E’ l’inizio di uno dei diciassette racconti che compongono il libro “La Pianura in fiamme” di Juan Rulfo, scrittore messicano affatto prolifico che, insieme a questa raccolta di racconti scritti nel 1953, ha composto un solo romanzo nel 1955 dal titolo “Pedro Pàramo”. Confesso che non conoscevo questo autore, se non per averne sentito vagamente parlare in qualche chiacchera con amici mentre si discuteva di quali autori centro e sud americani si avesse o meno letto e apprezzato. Quando, finalmente qualche settimana fa, ho fatto conoscenza con la sua scrittura, si è trattato di una scoperta gradevolissima e di un’esperienza piacevolissima.

Nella prefazione al libro edito da Einaudi, Ernesto Franco, scrive che Juan Rulfo “è stato ed è uno scrittore circondato da leggende” e ne ha ben ragione, vista la sorprendente e straordinaria capacità che ha avuto, nonostante una brevissima e folgorante escursione letteraria – due sole opere in pratica tra gli anni 1953 e 1955 – di incantare autori come Marquez, Borges e Cortàzar.
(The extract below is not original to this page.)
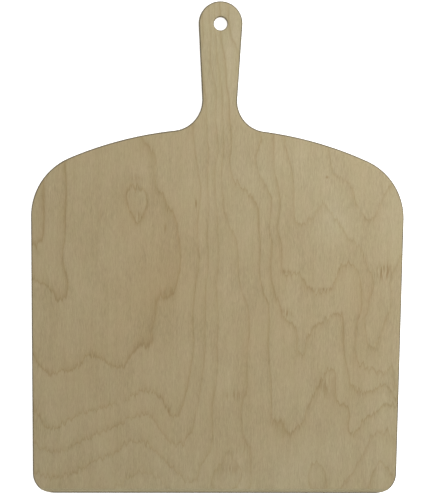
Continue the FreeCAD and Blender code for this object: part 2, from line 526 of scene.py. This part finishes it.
# The noises of the wood: the size of a grain across and along the fibres, in millimetres, the
# noise's detail, and the shift of its seed.
WOOD_NOISES = {
    "fine": (0.85, 6.0, 1.0, 0.0),
    "patch": (30, 45, 2.0, 0.7),
    "hair": (0.22, 5.0, 1.0, 0.4),
    "streak": (1.3, 28, 2.0, 1.0),
    "middle": (5, 80, 2.0, 2.0),
    "broad": (26, 60, 2.0, 3.0),
    "hue": (11, 20, 1.0, 4.0),
    "pore": (0.2, 2.2, 1.0, 5.0),
    "fringe": (1.5, 14, 1.0, 6.0),
    "uneven": (18, 30, 1.0, 7.0),
    "comb": (0.8, 16, 1.0, 8.0),
    "teeth": (3.4, 24, 1.0, 8.3),
    "sway": (4.0, 26, 1.0, 8.6),
}
SEED_STRIDE = (7.3, 3.1, 5.7)  # the next seed reads its noise this many grains away
# What each thing on the wood multiplies its colour by, in the order in which they are laid on.
WOOD_TINTS = {
    "broad": (0.955, 0.94, 0.90),
    "middle": (0.95, 0.945, 0.925),
    "streak": (0.955, 0.95, 0.935),
    "fibre": (0.83, 0.825, 0.81),
    "hair": (0.92, 0.91, 0.885),
    "ring_band": (0.965, 0.945, 0.91),
    "ring_line": (0.86, 0.82, 0.74),
    "pore": (0.88, 0.85, 0.80),
    "mark": (0.76, 0.68, 0.56),
    "pale": (1.07, 1.13, 1.21),
    "warm": (0.95, 0.90, 0.84),
    "end_grain": (0.80, 0.76, 0.68),
    # Painted light: the bevel made paler against the shade it lies in.
    "bevel_painted_light": (1.07, 1.13, 1.13),
    # Painted shade: the rounded edges made darker.
    "painted_edge_shade": (0.38, 0.38, 0.38),
}
GREENER = (0.985, 1.01, 0.985)
MOST_OF = (0.3, 0.7)  # the range of a noise's values that a ramp spreads out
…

Si narra che alla domanda fattagli da Enrique Villa-Matas, noto scrittore e saggista catalano, del perché non scrivesse più, Rulfo gli abbia risposto che essendo morto lo zio Celerino che gli raccontava le storie, non aveva più nulla da scrivere. In realtà Juan Rulfo ha svolto anche l’attività di sceneggiatore e di fotografo e ha animato con altri la vita culturale messicana dagli anni ’30 agli anni ’70 del ‘900 ma, rimane sorprendente il suo grande impatto letterario sui maggiori autori centro e sud americani con una produzione così scarna. Il mistero, però, viene svelato se solo ci si approccia alla lettura delle sue storie.

Juan Rulfo ne narra tantissime nei diciassette racconti che compongono “La pianura in fiamme”; tutti i singoli racconti sono un insieme di storie accennate, sussurrate in pochi tratti, richiamate nei ricordi dei personaggi e calate nelle folgoranti descrizioni della terra messicana che fa da sfondo alla narrazione. Perdersi dentro a questo raccontare e trovarsi ad immaginare quale storia appartiene a questo o a quel personaggio che compone la coralità delle voci narrate, appaga la lettura tanto quanto il lasciarsi condurre dalla prosa raffinata, essenziale e, allo stesso tempo, densa e complessa, della sua scrittura.

Nei diciassette racconti Rulfo narra del Messico, quello profondo, rurale degli anni ‘40 e ‘50 del secolo scorso, uscito dalla rivoluzione e dalle guerriglie. Uomini, donne, bambini e vecchi che lottano per vivere ogni giorno in una terra scossa dagli eventi atmosferici che segnano in positivo o in negativo, secondo una naturale casualità, una terra povera e apparentemente inospitale: acqua, vento, siccità sono i grandi protagonisti delle storie raccontate e dentro questo microclima si svolgono le vicende di sangue, di vendetta, di crudeltà di contadini, di contrabbandieri e banditi, alcuni anche loro malgrado, diventati questi semplicemente per fame o perché trovatisi lì, in quel momento, senza altra alternativa che combattere contro altri eserciti di poveri, anch’essi per puro caso avversari.

In un Messico allo stesso tempo realistico e magico, che la grande scrittura di Rulfo riesce a rappresentare, si snodano nella quotidiana banalità del vivere delle comunità contadine le vite, i sentimenti, i legami affettivi e sociali. A incombere è la morte, violenta o naturale, a volte determinata dalla vendetta e dai peggiori e infimi sentimenti di odio e gelosia, altre volte intervenuta per il naturale corso delle cose. Rulfo scrive storie semplici, folgoranti per prosa e per brevità, che lasciano il lettore a bocca aperta ogni volta che finiscono o sembrano interrompersi improvvisamente con un punto finale. Date retta: vale la pena sperimentare questa esperienza di lettura.